— BEGIN DATA SUPPLIED —

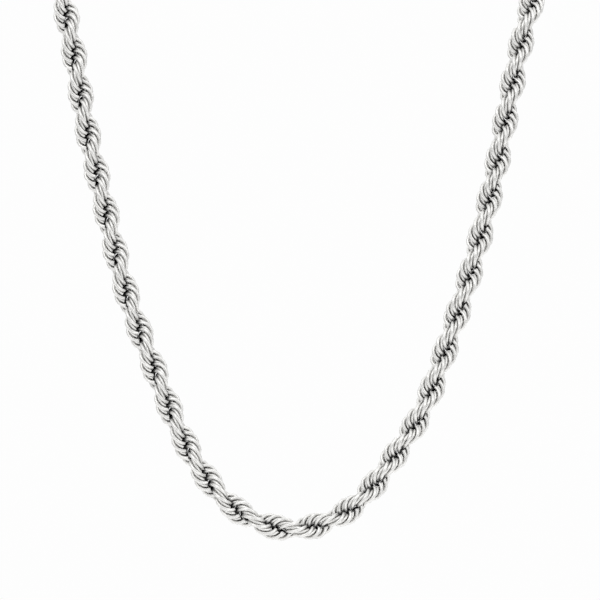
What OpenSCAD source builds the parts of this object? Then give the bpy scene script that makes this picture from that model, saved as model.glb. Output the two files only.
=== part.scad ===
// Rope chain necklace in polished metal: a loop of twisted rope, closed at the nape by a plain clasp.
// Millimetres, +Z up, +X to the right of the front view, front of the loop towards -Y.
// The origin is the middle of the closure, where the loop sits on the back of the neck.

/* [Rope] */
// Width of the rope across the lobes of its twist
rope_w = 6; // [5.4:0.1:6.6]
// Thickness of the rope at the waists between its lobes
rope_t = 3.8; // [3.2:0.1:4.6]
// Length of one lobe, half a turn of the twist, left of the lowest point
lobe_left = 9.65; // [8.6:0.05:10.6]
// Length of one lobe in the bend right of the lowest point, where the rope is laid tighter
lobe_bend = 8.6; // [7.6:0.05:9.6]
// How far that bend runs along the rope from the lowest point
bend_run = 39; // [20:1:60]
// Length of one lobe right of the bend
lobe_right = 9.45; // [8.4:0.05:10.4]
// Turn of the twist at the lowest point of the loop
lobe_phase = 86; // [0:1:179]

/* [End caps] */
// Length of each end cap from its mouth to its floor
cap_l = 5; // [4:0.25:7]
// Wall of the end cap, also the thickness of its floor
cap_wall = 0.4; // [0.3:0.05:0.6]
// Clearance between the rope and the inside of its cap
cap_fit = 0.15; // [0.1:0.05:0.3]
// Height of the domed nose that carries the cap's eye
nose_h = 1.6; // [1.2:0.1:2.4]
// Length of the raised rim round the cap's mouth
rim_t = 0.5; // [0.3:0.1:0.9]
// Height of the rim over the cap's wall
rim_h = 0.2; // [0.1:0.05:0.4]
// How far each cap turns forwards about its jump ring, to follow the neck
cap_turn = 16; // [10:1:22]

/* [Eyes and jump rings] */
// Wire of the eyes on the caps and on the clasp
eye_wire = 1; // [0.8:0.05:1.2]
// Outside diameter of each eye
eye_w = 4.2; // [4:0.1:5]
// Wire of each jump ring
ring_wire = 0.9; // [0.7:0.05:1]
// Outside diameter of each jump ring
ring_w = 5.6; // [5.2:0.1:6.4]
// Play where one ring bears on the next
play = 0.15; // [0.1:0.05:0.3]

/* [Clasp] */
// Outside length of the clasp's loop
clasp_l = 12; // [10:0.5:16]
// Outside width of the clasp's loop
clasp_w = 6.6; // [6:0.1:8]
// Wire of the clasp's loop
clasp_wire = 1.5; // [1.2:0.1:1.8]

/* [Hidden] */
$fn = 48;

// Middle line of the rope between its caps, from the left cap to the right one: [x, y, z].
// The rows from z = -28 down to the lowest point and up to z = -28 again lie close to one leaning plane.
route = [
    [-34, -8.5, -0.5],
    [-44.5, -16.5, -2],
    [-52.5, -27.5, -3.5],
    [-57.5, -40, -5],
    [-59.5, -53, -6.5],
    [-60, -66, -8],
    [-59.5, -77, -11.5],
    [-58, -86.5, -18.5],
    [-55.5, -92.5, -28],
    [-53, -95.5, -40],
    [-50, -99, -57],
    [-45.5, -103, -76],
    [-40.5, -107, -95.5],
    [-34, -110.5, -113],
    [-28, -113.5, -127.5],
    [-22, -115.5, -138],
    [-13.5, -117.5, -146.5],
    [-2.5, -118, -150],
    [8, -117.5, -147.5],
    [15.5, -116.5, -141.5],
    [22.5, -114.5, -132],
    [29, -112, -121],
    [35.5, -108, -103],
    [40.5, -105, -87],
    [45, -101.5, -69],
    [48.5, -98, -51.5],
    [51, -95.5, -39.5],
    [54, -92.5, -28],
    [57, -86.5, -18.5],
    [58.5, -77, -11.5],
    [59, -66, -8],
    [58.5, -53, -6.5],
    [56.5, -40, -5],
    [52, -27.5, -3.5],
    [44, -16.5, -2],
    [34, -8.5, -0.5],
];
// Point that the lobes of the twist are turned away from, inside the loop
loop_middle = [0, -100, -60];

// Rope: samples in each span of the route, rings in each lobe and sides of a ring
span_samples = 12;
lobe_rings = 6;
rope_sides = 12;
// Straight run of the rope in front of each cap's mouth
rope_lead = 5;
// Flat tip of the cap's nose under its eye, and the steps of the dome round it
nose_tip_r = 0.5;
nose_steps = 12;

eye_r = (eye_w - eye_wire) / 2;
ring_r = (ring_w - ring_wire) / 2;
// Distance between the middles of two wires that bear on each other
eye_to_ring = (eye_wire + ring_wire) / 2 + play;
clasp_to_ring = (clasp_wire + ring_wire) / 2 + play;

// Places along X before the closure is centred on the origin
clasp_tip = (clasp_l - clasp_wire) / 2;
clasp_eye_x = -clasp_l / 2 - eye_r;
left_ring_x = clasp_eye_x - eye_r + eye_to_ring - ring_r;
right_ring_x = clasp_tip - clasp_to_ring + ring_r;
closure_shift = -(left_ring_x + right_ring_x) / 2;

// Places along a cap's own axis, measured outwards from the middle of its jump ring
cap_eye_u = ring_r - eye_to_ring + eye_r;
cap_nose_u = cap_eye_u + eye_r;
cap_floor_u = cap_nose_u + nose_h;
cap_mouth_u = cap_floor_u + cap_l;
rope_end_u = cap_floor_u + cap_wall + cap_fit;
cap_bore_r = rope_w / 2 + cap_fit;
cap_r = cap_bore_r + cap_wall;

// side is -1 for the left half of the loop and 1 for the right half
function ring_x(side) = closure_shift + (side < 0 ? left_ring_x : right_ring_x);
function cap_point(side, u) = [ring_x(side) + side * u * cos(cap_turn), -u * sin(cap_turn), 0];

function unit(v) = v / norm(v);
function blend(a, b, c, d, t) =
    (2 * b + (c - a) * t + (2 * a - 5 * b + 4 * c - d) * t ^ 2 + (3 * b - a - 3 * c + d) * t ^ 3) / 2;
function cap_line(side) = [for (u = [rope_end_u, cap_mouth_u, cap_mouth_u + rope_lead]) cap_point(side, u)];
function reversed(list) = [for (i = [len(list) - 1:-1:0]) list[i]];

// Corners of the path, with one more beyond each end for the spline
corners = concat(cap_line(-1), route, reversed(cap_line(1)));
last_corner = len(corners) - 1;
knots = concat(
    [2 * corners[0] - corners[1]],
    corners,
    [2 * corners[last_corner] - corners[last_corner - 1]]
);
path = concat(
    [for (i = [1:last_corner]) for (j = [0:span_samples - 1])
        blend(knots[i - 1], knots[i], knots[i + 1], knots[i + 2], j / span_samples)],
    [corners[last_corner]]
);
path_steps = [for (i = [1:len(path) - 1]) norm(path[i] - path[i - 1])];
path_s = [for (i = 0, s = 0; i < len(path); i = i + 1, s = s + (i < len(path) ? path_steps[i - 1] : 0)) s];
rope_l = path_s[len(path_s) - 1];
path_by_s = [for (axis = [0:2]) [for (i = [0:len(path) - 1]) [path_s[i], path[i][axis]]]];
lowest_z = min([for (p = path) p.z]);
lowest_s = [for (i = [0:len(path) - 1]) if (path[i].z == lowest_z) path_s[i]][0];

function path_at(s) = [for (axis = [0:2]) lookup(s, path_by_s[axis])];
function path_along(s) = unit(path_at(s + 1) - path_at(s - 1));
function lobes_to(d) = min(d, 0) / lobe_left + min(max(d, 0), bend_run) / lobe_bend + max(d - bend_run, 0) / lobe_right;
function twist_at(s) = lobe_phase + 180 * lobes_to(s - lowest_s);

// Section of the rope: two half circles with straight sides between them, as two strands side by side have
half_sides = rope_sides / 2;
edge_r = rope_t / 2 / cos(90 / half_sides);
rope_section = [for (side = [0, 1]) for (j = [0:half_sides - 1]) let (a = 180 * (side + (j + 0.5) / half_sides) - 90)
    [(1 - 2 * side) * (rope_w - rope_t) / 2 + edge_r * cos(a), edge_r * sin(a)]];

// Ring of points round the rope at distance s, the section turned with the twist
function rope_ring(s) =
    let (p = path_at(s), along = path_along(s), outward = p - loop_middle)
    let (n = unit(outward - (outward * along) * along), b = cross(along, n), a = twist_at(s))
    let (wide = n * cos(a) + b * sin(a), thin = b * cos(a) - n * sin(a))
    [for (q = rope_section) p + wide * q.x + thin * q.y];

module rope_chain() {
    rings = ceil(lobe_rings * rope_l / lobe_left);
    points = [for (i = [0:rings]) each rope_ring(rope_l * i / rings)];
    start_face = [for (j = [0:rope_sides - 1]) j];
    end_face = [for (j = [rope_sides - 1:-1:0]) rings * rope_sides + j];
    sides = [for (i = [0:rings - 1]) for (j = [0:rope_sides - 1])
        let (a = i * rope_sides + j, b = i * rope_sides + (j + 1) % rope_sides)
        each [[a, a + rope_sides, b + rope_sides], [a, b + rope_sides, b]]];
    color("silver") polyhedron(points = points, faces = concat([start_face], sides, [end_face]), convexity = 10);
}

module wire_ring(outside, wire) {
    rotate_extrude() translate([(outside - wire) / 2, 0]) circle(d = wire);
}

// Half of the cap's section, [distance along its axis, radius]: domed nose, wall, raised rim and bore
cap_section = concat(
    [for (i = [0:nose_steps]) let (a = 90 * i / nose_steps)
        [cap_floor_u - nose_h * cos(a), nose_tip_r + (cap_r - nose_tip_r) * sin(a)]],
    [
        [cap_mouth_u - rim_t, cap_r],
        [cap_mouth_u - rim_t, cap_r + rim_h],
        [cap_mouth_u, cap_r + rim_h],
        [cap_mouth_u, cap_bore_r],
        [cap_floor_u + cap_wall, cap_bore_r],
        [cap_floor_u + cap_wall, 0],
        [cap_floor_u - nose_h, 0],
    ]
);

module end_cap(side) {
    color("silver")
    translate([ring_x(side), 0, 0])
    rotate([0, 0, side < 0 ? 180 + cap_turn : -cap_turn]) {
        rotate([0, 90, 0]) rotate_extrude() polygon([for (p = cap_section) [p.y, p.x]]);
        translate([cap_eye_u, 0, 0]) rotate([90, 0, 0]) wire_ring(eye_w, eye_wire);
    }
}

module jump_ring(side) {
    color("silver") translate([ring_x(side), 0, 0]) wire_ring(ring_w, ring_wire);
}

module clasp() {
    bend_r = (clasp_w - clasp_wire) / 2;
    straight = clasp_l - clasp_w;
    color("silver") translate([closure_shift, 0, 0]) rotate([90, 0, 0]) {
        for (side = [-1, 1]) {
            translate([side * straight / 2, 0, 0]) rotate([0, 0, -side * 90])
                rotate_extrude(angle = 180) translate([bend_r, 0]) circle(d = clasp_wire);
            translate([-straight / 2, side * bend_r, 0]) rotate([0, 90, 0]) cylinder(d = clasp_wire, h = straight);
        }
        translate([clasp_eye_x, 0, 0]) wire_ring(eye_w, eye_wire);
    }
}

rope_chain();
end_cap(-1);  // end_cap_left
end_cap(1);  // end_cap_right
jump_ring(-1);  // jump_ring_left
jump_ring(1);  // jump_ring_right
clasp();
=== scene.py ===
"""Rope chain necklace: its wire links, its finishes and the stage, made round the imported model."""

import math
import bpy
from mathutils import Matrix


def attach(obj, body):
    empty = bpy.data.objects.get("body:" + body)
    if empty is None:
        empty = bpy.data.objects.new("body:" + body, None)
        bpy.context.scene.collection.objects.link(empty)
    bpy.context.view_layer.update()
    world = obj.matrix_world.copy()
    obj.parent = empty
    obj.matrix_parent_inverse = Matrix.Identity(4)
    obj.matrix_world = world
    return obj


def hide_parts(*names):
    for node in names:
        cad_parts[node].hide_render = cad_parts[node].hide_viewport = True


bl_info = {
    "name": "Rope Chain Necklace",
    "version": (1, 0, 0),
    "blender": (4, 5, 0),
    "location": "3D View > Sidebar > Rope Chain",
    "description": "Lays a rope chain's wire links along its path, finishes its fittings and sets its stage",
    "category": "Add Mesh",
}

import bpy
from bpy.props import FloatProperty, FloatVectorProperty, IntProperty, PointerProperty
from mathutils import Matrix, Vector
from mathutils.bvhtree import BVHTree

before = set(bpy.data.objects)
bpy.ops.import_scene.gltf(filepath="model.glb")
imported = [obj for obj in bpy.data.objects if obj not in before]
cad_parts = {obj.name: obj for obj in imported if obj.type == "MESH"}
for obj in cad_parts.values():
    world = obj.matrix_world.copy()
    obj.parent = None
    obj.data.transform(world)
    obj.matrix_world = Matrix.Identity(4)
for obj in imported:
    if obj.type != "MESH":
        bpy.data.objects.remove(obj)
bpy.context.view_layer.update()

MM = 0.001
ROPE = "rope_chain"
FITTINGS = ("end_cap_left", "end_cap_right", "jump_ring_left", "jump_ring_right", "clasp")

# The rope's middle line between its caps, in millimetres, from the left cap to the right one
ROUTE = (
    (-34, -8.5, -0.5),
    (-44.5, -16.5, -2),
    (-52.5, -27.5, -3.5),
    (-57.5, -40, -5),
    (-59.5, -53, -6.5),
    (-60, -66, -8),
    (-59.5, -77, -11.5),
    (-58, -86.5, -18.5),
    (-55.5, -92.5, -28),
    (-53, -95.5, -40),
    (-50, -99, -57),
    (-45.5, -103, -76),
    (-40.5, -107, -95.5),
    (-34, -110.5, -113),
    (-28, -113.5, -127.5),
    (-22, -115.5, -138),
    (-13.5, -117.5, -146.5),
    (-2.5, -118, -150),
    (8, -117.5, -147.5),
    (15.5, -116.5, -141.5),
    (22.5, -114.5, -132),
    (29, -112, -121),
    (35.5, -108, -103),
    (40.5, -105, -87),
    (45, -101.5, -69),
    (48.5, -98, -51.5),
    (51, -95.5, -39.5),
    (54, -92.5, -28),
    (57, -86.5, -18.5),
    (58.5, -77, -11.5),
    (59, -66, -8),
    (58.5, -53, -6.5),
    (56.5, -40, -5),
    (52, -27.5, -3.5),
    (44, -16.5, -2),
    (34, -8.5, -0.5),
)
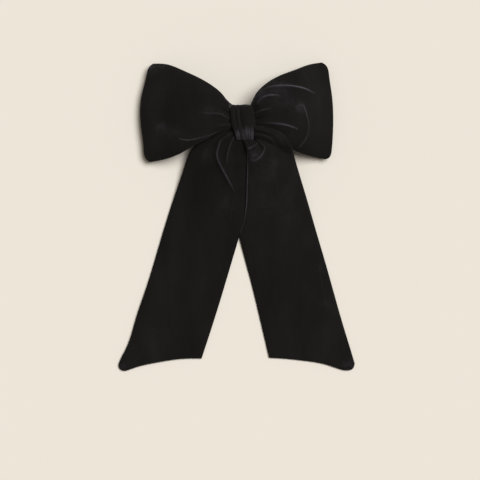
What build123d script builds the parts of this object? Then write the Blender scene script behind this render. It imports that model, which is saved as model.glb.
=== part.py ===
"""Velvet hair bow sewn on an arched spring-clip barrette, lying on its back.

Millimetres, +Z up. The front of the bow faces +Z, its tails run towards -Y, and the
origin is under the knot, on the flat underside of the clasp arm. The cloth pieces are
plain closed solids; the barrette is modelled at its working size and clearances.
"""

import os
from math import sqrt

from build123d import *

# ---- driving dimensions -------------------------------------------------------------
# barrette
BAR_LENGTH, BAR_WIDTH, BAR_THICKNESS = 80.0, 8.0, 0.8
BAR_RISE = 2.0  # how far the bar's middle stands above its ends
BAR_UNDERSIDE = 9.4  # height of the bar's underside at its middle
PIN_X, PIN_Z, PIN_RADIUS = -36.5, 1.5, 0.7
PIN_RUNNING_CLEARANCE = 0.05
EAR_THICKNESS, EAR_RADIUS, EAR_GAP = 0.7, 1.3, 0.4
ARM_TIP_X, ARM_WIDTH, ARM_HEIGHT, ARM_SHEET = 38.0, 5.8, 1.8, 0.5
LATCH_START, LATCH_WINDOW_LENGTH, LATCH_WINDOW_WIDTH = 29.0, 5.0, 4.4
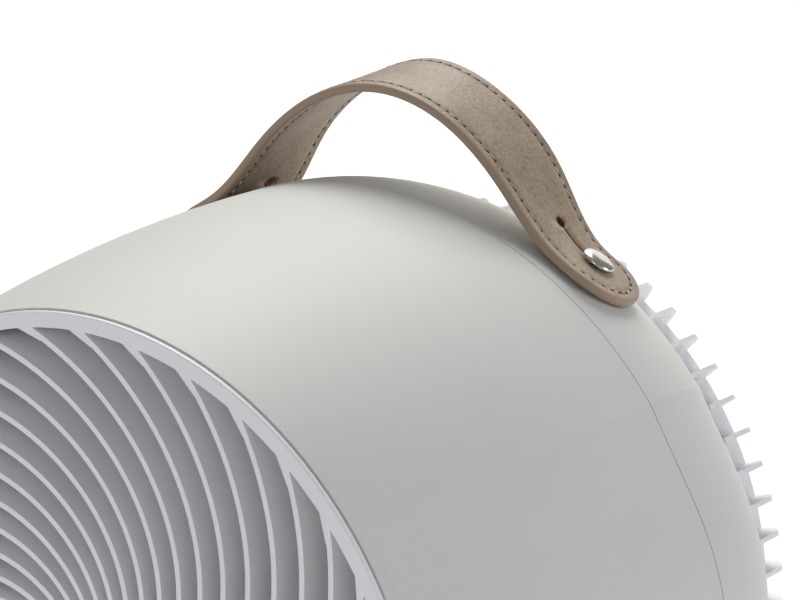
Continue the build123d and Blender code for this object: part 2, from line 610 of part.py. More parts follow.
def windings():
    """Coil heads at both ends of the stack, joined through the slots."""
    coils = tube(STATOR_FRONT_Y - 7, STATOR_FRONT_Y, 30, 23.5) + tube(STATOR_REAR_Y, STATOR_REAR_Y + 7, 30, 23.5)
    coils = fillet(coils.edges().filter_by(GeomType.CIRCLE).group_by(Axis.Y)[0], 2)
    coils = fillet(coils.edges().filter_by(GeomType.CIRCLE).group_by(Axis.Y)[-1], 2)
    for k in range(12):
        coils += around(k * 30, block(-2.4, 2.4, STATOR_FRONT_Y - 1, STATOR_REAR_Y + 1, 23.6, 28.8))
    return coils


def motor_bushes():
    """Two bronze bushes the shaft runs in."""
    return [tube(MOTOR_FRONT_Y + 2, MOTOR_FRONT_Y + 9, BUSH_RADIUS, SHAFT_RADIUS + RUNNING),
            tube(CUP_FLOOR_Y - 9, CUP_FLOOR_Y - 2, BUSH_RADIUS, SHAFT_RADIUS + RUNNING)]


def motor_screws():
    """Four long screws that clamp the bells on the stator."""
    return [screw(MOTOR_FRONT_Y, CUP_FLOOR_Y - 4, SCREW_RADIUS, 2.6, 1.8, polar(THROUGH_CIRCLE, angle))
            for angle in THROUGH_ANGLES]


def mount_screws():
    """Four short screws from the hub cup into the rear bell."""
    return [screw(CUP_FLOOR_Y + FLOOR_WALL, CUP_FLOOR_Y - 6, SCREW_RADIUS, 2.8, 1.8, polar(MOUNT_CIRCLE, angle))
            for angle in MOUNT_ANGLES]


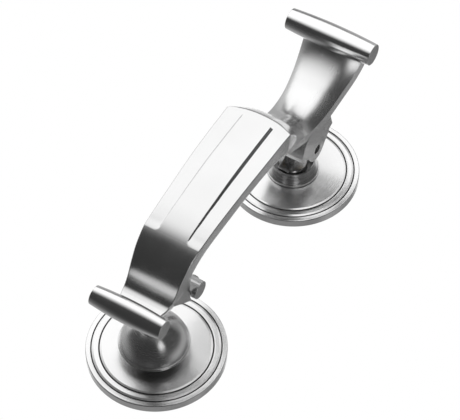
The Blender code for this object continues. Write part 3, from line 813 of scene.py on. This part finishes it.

— END DATA SUPPLIED —

*EXERCISE INSTRUCTIONS*: Your task is to output exactly the lines from the one with "rope_chain();" through the one with "obj.data.transform(world)", counting both ends.

*COMPLETED TASK*:
rope_chain();
end_cap(-1);  // end_cap_left
end_cap(1);  // end_cap_right
jump_ring(-1);  // jump_ring_left
jump_ring(1);  // jump_ring_right
clasp();
=== scene.py ===
"""Rope chain necklace: its wire links, its finishes and the stage, made round the imported model."""

import math
import bpy
from mathutils import Matrix


def attach(obj, body):
    empty = bpy.data.objects.get("body:" + body)
    if empty is None:
        empty = bpy.data.objects.new("body:" + body, None)
        bpy.context.scene.collection.objects.link(empty)
    bpy.context.view_layer.update()
    world = obj.matrix_world.copy()
    obj.parent = empty
    obj.matrix_parent_inverse = Matrix.Identity(4)
    obj.matrix_world = world
    return obj


def hide_parts(*names):
    for node in names:
        cad_parts[node].hide_render = cad_parts[node].hide_viewport = True


bl_info = {
    "name": "Rope Chain Necklace",
    "version": (1, 0, 0),
    "blender": (4, 5, 0),
    "location": "3D View > Sidebar > Rope Chain",
    "description": "Lays a rope chain's wire links along its path, finishes its fittings and sets its stage",
    "category": "Add Mesh",
}

import bpy
from bpy.props import FloatProperty, FloatVectorProperty, IntProperty, PointerProperty
from mathutils import Matrix, Vector
from mathutils.bvhtree import BVHTree

before = set(bpy.data.objects)
bpy.ops.import_scene.gltf(filepath="model.glb")
imported = [obj for obj in bpy.data.objects if obj not in before]
cad_parts = {obj.name: obj for obj in imported if obj.type == "MESH"}
for obj in cad_parts.values():
    world = obj.matrix_world.copy()
    obj.parent = None
    obj.data.transform(world)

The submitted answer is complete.